Task objective:
Repeat verbatim, and only, the lines of the data below, beginning at the line that contains "color(steel)" and stopping after the line that contains "# Lengths are".

======== Information provided

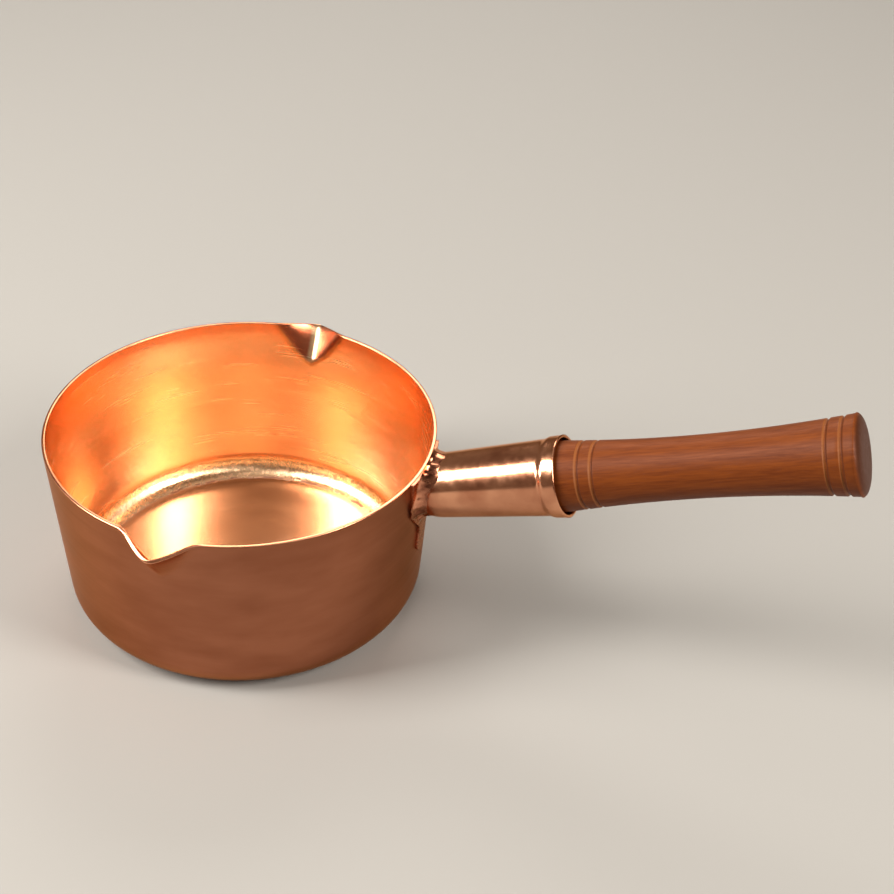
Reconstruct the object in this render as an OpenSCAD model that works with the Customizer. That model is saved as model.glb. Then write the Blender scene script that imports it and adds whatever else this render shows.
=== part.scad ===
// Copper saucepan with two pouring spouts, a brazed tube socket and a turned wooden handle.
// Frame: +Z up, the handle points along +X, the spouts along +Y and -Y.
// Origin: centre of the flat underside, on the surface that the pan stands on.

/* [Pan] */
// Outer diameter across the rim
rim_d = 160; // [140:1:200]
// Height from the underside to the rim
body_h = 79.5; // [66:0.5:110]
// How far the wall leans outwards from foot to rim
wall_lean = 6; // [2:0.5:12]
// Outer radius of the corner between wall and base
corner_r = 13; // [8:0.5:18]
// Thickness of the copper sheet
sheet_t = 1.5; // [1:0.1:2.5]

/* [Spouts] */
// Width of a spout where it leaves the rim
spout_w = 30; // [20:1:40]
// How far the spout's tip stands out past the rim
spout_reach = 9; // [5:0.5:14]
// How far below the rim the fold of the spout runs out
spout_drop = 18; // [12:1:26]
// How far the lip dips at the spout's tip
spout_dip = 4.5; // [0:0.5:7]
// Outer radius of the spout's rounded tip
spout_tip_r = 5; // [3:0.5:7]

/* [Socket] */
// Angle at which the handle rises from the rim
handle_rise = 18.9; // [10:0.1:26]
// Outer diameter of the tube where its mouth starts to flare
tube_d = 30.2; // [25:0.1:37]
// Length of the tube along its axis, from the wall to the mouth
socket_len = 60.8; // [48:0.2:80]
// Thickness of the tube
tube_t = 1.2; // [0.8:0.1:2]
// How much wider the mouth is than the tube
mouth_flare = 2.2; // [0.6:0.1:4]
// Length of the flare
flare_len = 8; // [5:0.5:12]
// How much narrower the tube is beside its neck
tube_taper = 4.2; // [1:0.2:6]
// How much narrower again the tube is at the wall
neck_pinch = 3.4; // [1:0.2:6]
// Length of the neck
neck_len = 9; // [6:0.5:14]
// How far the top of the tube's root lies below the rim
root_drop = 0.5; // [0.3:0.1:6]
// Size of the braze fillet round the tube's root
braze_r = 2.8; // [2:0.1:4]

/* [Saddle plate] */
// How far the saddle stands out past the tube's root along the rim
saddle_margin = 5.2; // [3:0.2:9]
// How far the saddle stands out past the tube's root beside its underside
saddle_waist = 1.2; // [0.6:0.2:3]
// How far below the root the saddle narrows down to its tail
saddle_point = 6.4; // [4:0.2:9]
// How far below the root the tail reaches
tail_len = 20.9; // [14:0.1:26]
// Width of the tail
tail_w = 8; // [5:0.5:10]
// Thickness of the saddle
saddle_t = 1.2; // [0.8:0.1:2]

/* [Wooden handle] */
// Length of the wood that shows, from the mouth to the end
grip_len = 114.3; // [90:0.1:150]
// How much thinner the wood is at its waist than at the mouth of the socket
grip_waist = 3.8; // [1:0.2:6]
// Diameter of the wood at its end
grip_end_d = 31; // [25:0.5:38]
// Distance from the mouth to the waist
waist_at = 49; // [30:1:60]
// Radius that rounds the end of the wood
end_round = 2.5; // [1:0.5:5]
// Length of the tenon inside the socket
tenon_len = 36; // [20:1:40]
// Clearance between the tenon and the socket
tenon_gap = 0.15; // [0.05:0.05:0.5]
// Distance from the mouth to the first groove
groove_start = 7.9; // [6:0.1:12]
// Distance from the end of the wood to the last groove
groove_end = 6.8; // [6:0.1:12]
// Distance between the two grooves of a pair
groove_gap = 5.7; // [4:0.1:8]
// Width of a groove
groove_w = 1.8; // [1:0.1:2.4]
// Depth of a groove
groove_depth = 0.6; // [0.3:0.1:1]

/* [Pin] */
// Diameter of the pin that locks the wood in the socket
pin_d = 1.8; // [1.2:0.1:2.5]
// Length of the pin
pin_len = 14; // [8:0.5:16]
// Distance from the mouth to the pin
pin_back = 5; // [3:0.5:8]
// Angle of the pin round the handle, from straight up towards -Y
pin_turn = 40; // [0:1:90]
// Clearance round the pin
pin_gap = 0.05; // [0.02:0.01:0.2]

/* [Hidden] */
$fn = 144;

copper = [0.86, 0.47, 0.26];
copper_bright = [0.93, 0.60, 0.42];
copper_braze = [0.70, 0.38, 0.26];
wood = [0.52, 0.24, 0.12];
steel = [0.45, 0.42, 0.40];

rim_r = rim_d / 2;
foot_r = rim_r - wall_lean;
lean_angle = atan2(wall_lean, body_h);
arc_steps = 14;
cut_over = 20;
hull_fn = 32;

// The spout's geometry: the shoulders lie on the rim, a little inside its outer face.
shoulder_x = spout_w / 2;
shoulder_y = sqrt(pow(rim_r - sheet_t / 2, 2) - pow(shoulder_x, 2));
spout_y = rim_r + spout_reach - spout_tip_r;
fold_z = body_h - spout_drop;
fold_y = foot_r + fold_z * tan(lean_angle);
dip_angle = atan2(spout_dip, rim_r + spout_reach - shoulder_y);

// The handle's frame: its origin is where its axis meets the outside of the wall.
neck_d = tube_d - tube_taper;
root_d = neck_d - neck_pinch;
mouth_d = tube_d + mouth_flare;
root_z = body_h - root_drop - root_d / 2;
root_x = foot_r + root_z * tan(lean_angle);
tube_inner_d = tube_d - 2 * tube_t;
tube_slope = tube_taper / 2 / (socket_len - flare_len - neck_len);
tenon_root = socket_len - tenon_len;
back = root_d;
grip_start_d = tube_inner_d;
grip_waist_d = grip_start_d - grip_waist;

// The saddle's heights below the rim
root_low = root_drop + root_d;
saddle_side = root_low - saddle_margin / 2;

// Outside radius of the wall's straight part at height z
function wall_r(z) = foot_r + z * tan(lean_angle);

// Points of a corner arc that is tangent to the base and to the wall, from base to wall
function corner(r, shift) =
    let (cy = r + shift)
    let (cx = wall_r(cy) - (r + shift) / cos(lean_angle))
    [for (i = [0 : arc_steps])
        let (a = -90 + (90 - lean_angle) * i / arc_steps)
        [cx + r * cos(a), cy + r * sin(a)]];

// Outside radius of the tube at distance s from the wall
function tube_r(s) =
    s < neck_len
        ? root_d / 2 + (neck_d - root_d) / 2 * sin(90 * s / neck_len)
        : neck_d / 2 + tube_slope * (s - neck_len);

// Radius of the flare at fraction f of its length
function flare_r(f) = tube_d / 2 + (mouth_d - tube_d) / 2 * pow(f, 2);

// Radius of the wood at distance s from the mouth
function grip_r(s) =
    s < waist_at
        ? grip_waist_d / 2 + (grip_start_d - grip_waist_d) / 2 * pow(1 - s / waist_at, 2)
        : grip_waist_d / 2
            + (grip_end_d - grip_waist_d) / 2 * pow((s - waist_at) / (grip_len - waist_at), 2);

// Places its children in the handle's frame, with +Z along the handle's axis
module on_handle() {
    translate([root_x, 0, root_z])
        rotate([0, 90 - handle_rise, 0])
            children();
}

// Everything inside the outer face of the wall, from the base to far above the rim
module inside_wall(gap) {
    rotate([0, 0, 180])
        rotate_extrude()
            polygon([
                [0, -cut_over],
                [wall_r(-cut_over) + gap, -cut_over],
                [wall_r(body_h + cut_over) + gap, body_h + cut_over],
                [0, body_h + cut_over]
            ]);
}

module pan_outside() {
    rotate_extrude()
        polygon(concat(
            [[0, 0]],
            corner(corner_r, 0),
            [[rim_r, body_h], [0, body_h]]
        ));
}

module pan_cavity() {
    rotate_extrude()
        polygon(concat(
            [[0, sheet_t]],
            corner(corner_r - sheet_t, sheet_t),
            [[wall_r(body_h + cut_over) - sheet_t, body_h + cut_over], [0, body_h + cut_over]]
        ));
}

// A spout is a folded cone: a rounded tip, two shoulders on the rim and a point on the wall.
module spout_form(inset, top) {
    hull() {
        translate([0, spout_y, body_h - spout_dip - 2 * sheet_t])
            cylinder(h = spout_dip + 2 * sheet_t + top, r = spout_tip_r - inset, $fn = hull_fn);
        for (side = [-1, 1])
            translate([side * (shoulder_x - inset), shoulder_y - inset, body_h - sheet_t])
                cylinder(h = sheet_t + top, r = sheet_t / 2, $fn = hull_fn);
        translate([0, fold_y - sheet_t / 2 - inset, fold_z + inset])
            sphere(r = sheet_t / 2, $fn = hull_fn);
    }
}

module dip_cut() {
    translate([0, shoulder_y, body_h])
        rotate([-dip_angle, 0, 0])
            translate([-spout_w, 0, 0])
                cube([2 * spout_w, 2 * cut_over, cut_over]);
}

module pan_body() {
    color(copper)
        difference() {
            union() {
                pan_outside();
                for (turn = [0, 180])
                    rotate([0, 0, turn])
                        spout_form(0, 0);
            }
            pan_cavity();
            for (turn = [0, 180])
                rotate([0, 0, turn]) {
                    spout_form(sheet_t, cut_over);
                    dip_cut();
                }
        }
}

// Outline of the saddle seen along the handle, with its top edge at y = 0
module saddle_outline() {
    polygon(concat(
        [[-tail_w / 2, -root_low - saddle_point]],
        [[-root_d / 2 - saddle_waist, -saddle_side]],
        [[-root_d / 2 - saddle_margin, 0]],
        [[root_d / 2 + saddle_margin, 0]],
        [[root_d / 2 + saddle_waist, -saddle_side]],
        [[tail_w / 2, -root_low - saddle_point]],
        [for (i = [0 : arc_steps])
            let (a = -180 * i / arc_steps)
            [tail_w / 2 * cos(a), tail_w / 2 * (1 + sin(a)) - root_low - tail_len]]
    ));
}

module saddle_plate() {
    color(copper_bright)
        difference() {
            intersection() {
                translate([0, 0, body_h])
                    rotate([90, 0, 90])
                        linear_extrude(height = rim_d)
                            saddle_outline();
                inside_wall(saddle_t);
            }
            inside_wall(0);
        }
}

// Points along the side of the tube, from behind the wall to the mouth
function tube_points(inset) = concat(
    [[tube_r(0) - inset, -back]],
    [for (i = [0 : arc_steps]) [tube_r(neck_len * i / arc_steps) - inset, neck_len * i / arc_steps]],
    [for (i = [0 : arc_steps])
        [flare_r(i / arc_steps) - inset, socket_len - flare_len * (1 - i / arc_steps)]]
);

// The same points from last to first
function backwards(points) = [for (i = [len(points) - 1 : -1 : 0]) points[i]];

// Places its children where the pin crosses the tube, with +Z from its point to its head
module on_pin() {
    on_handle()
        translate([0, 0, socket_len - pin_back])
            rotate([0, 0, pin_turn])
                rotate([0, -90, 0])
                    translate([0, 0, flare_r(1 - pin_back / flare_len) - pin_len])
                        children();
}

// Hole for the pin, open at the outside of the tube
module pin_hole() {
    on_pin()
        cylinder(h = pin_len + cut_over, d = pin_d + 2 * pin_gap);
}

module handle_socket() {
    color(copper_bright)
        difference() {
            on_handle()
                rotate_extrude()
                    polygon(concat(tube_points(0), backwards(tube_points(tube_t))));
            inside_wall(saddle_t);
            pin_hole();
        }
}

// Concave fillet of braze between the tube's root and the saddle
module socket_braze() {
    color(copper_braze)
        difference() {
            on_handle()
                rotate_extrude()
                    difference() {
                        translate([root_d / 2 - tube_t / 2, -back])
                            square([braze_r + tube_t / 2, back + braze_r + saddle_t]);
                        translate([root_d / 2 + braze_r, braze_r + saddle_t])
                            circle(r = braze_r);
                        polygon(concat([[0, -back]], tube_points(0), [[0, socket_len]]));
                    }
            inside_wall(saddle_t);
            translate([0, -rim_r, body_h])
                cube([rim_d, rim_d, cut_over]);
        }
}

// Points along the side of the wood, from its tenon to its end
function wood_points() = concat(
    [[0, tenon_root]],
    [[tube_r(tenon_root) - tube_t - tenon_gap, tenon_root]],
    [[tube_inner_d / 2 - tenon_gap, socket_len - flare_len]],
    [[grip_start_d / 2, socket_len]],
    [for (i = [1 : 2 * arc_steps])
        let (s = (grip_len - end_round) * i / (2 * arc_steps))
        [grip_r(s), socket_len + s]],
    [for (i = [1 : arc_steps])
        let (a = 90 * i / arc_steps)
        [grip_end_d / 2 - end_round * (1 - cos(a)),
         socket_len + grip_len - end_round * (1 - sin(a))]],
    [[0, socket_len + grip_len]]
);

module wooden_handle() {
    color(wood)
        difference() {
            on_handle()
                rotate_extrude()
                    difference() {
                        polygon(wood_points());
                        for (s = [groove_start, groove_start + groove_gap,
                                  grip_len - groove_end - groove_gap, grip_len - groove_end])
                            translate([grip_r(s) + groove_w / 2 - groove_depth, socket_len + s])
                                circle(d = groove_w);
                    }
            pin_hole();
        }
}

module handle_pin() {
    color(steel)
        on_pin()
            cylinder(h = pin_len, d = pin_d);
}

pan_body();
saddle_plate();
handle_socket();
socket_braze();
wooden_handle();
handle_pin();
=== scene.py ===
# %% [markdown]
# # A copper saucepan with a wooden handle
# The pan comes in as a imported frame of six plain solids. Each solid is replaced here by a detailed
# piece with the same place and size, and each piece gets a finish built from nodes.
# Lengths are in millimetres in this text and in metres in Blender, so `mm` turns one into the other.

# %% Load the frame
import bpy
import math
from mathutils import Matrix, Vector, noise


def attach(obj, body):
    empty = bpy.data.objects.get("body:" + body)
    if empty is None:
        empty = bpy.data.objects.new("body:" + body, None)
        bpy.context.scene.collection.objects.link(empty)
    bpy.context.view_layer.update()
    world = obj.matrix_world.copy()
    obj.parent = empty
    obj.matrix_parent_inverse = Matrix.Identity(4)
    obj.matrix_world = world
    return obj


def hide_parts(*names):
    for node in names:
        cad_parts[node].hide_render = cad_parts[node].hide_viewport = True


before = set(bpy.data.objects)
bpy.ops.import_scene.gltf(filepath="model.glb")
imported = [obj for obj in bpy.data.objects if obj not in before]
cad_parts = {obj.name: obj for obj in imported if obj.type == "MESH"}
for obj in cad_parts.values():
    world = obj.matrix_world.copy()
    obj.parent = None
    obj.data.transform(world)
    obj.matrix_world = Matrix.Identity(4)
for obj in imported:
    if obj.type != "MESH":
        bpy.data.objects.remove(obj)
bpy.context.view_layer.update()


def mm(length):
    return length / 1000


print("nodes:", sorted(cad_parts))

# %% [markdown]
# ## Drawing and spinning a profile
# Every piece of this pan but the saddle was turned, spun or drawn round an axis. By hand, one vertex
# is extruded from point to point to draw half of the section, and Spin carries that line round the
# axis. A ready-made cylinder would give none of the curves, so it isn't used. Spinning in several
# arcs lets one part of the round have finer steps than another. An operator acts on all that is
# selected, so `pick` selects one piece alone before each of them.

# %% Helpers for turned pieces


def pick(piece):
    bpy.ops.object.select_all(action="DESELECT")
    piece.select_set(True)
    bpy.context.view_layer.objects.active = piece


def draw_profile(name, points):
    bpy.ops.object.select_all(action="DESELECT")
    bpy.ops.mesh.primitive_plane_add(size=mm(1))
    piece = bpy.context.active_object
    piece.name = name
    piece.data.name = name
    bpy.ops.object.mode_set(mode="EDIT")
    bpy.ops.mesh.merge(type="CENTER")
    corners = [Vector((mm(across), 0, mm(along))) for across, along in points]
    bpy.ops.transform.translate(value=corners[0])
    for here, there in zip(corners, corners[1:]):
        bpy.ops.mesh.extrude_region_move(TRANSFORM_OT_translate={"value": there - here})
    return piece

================

The reply:
    color(steel)
        on_pin()
            cylinder(h = pin_len, d = pin_d);
}

pan_body();
saddle_plate();
handle_socket();
socket_braze();
wooden_handle();
handle_pin();
=== scene.py ===
# %% [markdown]
# # A copper saucepan with a wooden handle
# The pan comes in as a imported frame of six plain solids. Each solid is replaced here by a detailed
# piece with the same place and size, and each piece gets a finish built from nodes.
# Lengths are in millimetres in this text and in metres in Blender, so `mm` turns one into the other.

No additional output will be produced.